▶ [Exercise details]: Repeat exactly the lines from the one containing "const pramsuit = new THREE.Group();" through the one containing "Node = bpy.types.ShaderNode", both lines included, please, without any other lines.

[START]

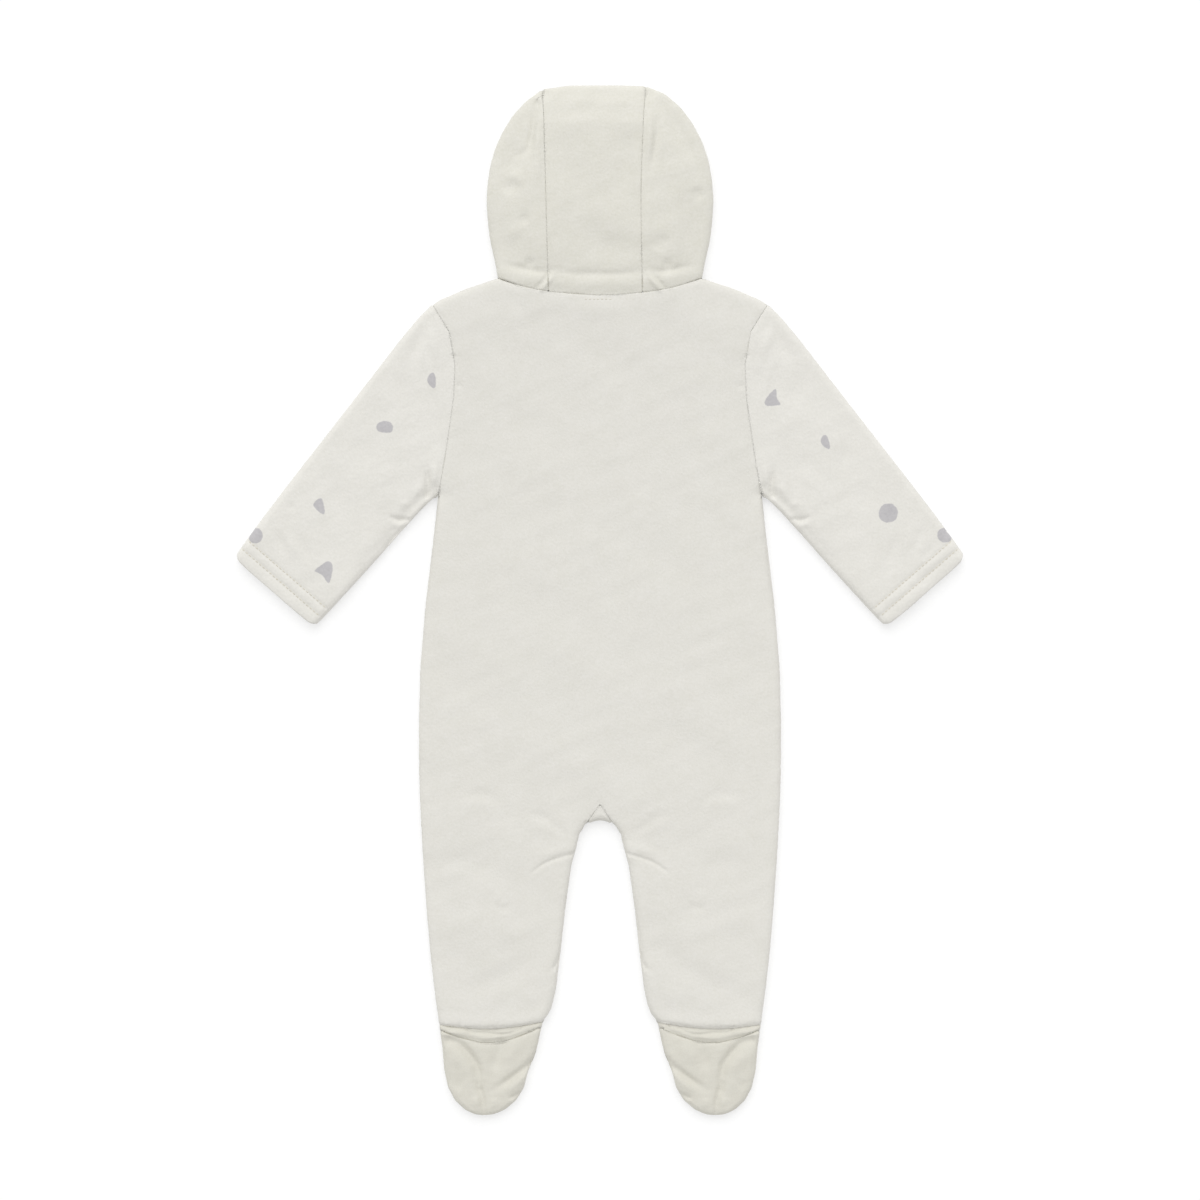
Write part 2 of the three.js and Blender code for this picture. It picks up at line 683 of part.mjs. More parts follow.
/** Rows of a foot's layer, from a line across the ankle to the toe. */
function footRows({ start, side, level }) {
  const startY = start(0.5)[1];
  const sharesOf = (width) => {
    const insets = EDGE_INSETS.map((inset, order) => Math.min(inset / width, EDGE_SHARE * order));
    return [...insets, ...FRONT_COLUMNS, ...insets.toReversed().map((inset) => 1 - inset)];
  };
  const rowAt = (rise) => {
    const y = TOE.tip + rise;
    const bend = Math.max(0, (y - TOE.innerBase) / (startY - TOE.innerBase));
    const [inner, outer] = footEdges(y);
    return sharesOf(outer - inner).map((share) => {
      const bentY = y + (start(share)[1] - startY) * bend;
      const [inX, outX] = footEdges(bentY);
      return place(lerp(inX, outX, share), bentY, side, SEAM, level);
    });
  };
  const tip = sharesOf(2 * TOE.flat).map((share) => {
    const x = TOE.x + lerp(-TOE.flat, TOE.flat, share);
    const [half, base] = x > TOE.x ? [TOE.outer, TOE.outerBase] : [TOE.inner, TOE.innerBase];
    const y = base - (base - TOE.tip) * Math.sqrt(1 - ((x - TOE.x) / half) ** 2);
    return place(x, y, side, SEAM, level);
  });
  const rises = [startY - TOE.tip, ...FOOT_RISES, ...EDGE_INSETS.slice(1).toReversed()];
  return [...rises.filter((rise) => rise <= startY - TOE.tip).map(rowAt), tip];
}

/** A line across the foot at `depth(share)` below the leg hem. */
function acrossFoot(depth) {
  return (share) => {
    const y = legHem(share) - depth(share);
    const x = lerp(innerLeg(y), bodySide(y), share);
    return [x, y];
  };
}

const heelDepth = (share) => lerp(HEEL.ends, HEEL.middle, Math.sin(Math.PI * share));

/** Heels and soles on top, uppers below. */
function makeFeet() {
  const columns = acrossShares(HEEL.width, FRONT_COLUMNS);
  const heelRows = evenSteps(3).map((down) => columns.map((share) => {
    const depth = lerp(1.5 * CURVED_SEAM, heelDepth(share), down);
    const [x, y] = acrossFoot(() => depth)(share);
    return place(x, y, 1, SEAM, FOOT_DROP.crown * Math.sin(Math.PI * down) - FOOT_DROP.heel);
  }));
  const sole = footRows({
    start: acrossFoot((share) => heelDepth(share) + 2 * CURVED_SEAM),
    side: 1,
    level: -FOOT_DROP.sole,
  });
  const upper = footRows({
    start: (share) => {
      const y = FRONT_HEM - CURVED_SEAM;
      return [lerp(innerLeg(y), bodySide(y), share), y];
    },
    side: -1,
    level: 0,
  });
  return [
    ...pair("heel", footCloth, heelRows),
    ...pair("sole", footCloth, sole),
    ...pair("foot_top", footCloth, upper),
  ];
}

// ---------------------------------------------------------------- zip

/** A box between two corners. */
function boxBetween([x0, y0, z0], [x1, y1, z1]) {
  const geometry = new THREE.BoxGeometry(x1 - x0, y1 - y0, z1 - z0);
  geometry.translate((x0 + x1) / 2, (y0 + y1) / 2, (z0 + z1) / 2);
  return geometry;
}

/** A closed geometry as a solid that can be joined to others. */
function toSolid(geometry) {
  const bare = geometry.clone();
  bare.deleteAttribute("normal");
  bare.deleteAttribute("uv");
  const merged = mergeVertices(bare, 1e-4);
  return new wasm.Manifold(new wasm.Mesh({
    numProp: 3,
    vertProperties: new Float32Array(merged.attributes.position.array),
    triVerts: new Uint32Array(merged.index.array),
  }));
}

/** Several closed geometries joined to one mesh. */
function joined(name, material, geometries) {
  const solid = geometries.map(toSolid).reduce((sum, next) => sum.add(next));
  const { vertProperties, triVerts } = solid.getMesh();
  const geometry = new THREE.BufferGeometry();
  geometry.setAttribute("position", new THREE.BufferAttribute(vertProperties, 3));
  geometry.setIndex(new THREE.BufferAttribute(triVerts, 1));
  const mesh = new THREE.Mesh(geometry, material);
  mesh.name = name;
  return mesh;
}

const block = (name, material, low, high) => joined(name, material, [boxBetween(low, high)]);

const pullAxisY = SLIDER.head - SLIDER.length / 2;

/** The slider: two plates on a post, and the bridge that its pull hangs on. */
function makeSlider() {
  const [back, front] = [SLIDER.head - SLIDER.length, SLIDER.head];
  const half = SLIDER.width / 2;
  const post = [front - POST.back, front - POST.front];
  const { halfWidth, halfLength, bar, low } = BRIDGE;
  return joined("zip_slider", metal, [
    boxBetween([-half, back, SLIDER.low], [half, front, SLIDER.low + SLIDER.plate]),
    boxBetween([-half, back, SLIDER.high - SLIDER.plate], [half, front, SLIDER.high]),
    boxBetween([-POST.halfWidth, post[0], SLIDER.low], [POST.halfWidth, post[1], SLIDER.high]),
    boxBetween([-halfWidth, pullAxisY - halfLength, low], [halfWidth, pullAxisY + halfLength, low + bar]),
    ...[-halfLength, halfLength - bar].map((y) => boxBetween(
      [-halfWidth, pullAxisY + y, low], [halfWidth, pullAxisY + y + bar, SLIDER.low + SLIDER.plate / 2])),
  ]);
}

/** The pull: a plain rounded tab with a square eye, whose end bar lies in the bridge. */
function makePull() {
  const outer = PULL.eye + PULL.arm;
  const half = PULL.bar / 2;
  const round = pullAxisY - PULL.length + PULL.halfTip;
  const tip = new THREE.Shape();
  tip.moveTo(-outer, pullAxisY + half);
  tip.lineTo(-PULL.halfTip, round);
  tip.absarc(0, round, PULL.halfTip, Math.PI, 2 * Math.PI, false);
  tip.lineTo(outer, pullAxisY + half);
  const eye = new THREE.Path();
  eye.moveTo(-PULL.eye, pullAxisY - half);
  eye.lineTo(-PULL.eye, pullAxisY - PULL.reach);
  eye.lineTo(PULL.eye, pullAxisY - PULL.reach);
  eye.lineTo(PULL.eye, pullAxisY - half);
  tip.holes.push(eye);
  const tab = new THREE.ExtrudeGeometry(tip, { depth: PULL.bar, bevelEnabled: false, curveSegments: 8 });
  tab.translate(0, 0, PULL.axisZ - half);
  return joined("zip_pull", metal, [tab]);
}

/** The zip: two tapes beside the closed teeth, a stop, the slider and its pull. */
function makeZip() {
  const outer = ZIP.halfWidth - SEAM;
  const bottom = ZIP.bottom + 1;
  const stopEnd = bottom + STOP.start + STOP.length;
  const teethTop = SLIDER.head - POST.back - SEAM;
  return [
    block("zip_tape_left", tapeCloth, [-outer, bottom, TAPE.low], [-TAPE.inner, ZIP.top, TAPE.high]),
    block("zip_tape_right", tapeCloth, [TAPE.inner, bottom, TAPE.low], [outer, ZIP.top, TAPE.high]),
    block("zip_teeth", teethPlastic,
      [-TEETH.halfWidth, stopEnd + SEAM, TEETH.low], [TEETH.halfWidth, teethTop, TEETH.high]),
    block("zip_stop", metal,
      [-TEETH.halfWidth, bottom + STOP.start, TEETH.low], [TEETH.halfWidth, stopEnd, TEETH.high]),
    makeSlider(),
    makePull(),
  ];
}

// ---------------------------------------------------------------- the pramsuit

const pramsuit = new THREE.Group();
pramsuit.name = "pramsuit";
pramsuit.add(
  makeBack(),
  ...makeFronts(),
  makeGusset(),
  ...makeSleeves(),
  makeHoodCentre(),
  ...makeHoodSides(),
  ...makeFeet(),
  ...makeZip(),
);

export default pramsuit;
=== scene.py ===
"""Looks of a hooded, footed baby pramsuit in plush velour, laid face down on a pale floor."""

import logging
import math
from dataclasses import dataclass, field
from enum import Enum

import bmesh
import bpy
import numpy as np
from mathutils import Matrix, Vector
from mathutils.bvhtree import BVHTree
from mathutils.kdtree import KDTree


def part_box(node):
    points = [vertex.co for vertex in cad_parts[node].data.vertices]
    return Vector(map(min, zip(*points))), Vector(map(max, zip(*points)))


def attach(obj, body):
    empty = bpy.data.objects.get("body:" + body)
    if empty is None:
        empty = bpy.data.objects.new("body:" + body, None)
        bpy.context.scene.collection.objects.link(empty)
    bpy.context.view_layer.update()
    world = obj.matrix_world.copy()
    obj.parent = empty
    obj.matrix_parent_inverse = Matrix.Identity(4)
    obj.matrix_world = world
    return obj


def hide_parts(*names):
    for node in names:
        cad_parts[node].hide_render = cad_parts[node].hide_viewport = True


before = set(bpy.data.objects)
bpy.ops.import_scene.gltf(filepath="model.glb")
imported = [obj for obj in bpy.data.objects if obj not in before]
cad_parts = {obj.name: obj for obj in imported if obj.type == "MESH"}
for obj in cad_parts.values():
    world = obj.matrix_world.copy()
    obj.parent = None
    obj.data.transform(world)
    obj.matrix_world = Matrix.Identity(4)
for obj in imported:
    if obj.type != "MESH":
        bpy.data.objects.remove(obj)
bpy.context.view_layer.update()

LOG = logging.getLogger("pramsuit")
MM = 0.001
GARMENT = "garment"
MID_HEIGHT = 4.4 * MM  # of the side seams over the floor
LAID_TOP = 8.8 * MM  # of the two laid layers

Points = np.ndarray
Node = bpy.types.ShaderNode


# ------------------------------------------------------------------ small helpers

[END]

▶ [Answer to this problem]:
const pramsuit = new THREE.Group();
pramsuit.name = "pramsuit";
pramsuit.add(
  makeBack(),
  ...makeFronts(),
  makeGusset(),
  ...makeSleeves(),
  makeHoodCentre(),
  ...makeHoodSides(),
  ...makeFeet(),
  ...makeZip(),
);

export default pramsuit;
=== scene.py ===
"""Looks of a hooded, footed baby pramsuit in plush velour, laid face down on a pale floor."""

import logging
import math
from dataclasses import dataclass, field
from enum import Enum

import bmesh
import bpy
import numpy as np
from mathutils import Matrix, Vector
from mathutils.bvhtree import BVHTree
from mathutils.kdtree import KDTree


def part_box(node):
    points = [vertex.co for vertex in cad_parts[node].data.vertices]
    return Vector(map(min, zip(*points))), Vector(map(max, zip(*points)))


def attach(obj, body):
    empty = bpy.data.objects.get("body:" + body)
    if empty is None:
        empty = bpy.data.objects.new("body:" + body, None)
        bpy.context.scene.collection.objects.link(empty)
    bpy.context.view_layer.update()
    world = obj.matrix_world.copy()
    obj.parent = empty
    obj.matrix_parent_inverse = Matrix.Identity(4)
    obj.matrix_world = world
    return obj


def hide_parts(*names):
    for node in names:
        cad_parts[node].hide_render = cad_parts[node].hide_viewport = True


before = set(bpy.data.objects)
bpy.ops.import_scene.gltf(filepath="model.glb")
imported = [obj for obj in bpy.data.objects if obj not in before]
cad_parts = {obj.name: obj for obj in imported if obj.type == "MESH"}
for obj in cad_parts.values():
    world = obj.matrix_world.copy()
    obj.parent = None
    obj.data.transform(world)
    obj.matrix_world = Matrix.Identity(4)
for obj in imported:
    if obj.type != "MESH":
        bpy.data.objects.remove(obj)
bpy.context.view_layer.update()

LOG = logging.getLogger("pramsuit")
MM = 0.001
GARMENT = "garment"
MID_HEIGHT = 4.4 * MM  # of the side seams over the floor
LAID_TOP = 8.8 * MM  # of the two laid layers

Points = np.ndarray
Node = bpy.types.ShaderNode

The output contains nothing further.